I see your point about Neoplatonism.
Nope. Sadly, I don't know any good books on it. I'm still fruitlessly pursuing an understanding of Peirce, and, *inter alia*, this Smythian claim that certain Emersonian influences on CSP were neoplatonic.
I'm in over my head, truth be told. A common predicament for me.
Sorry it's taken me so long to get back to this...I've been finishing up school, graduating, and trying to get a job.
Here's the brief answer to your question about my inability to doubt the Christian worldview:
I find it difficult to describe the phenomenon of my inability to doubt. It's not that there is a particular proposition or series of propositions in my mind which I cannot doubt. It's something more akin to a perception.
I don't carry around in my head a continual assent to an explicitly formed proposition that "My senses are generally trustworthy." Sense data is fed into my brain in such a way that, when I reflect on it, I more or less spontaneously form the proposition "my senses are generally trustworthy" (Descartes notwithstanding).
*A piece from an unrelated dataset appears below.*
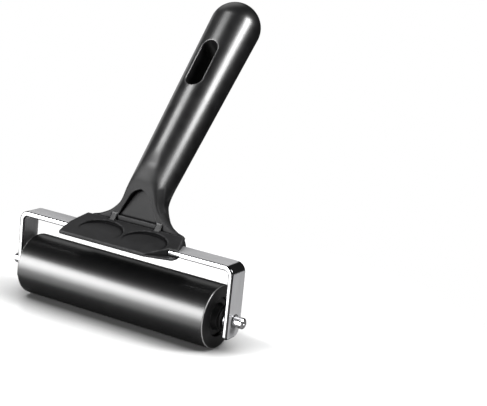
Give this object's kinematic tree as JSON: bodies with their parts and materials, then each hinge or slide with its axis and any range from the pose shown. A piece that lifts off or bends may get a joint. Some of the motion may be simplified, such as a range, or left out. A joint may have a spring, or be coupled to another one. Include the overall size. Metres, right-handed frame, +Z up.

I have found faith to be analogous to this. I 'perceive' Jesus Christ in such a way that the interpretation of that figure that spontaneously arises in my perception is something like "Truly this man was the son of God." Pretty much all the other apparatus of Christian doctrine is inference from this original perception.
That doesn't strike me as a totally accurate explanation, but it's approximating something that I have trouble explaining. So, it'll have to do for now.
Oh yeah, one more thing. Since "the whole shebang, triune god, virgin birth," etc is a collection of inferences from a more original act of faith, there are indeed varying degrees of doubt that accompany these items in my mind, as there are varying degrees of doubt in my mind about any kind of inference.
Since this is a question I get a lot, maybe it would be worthwhile to sit down and figure out a way to explain it at greater length and with greater clarity.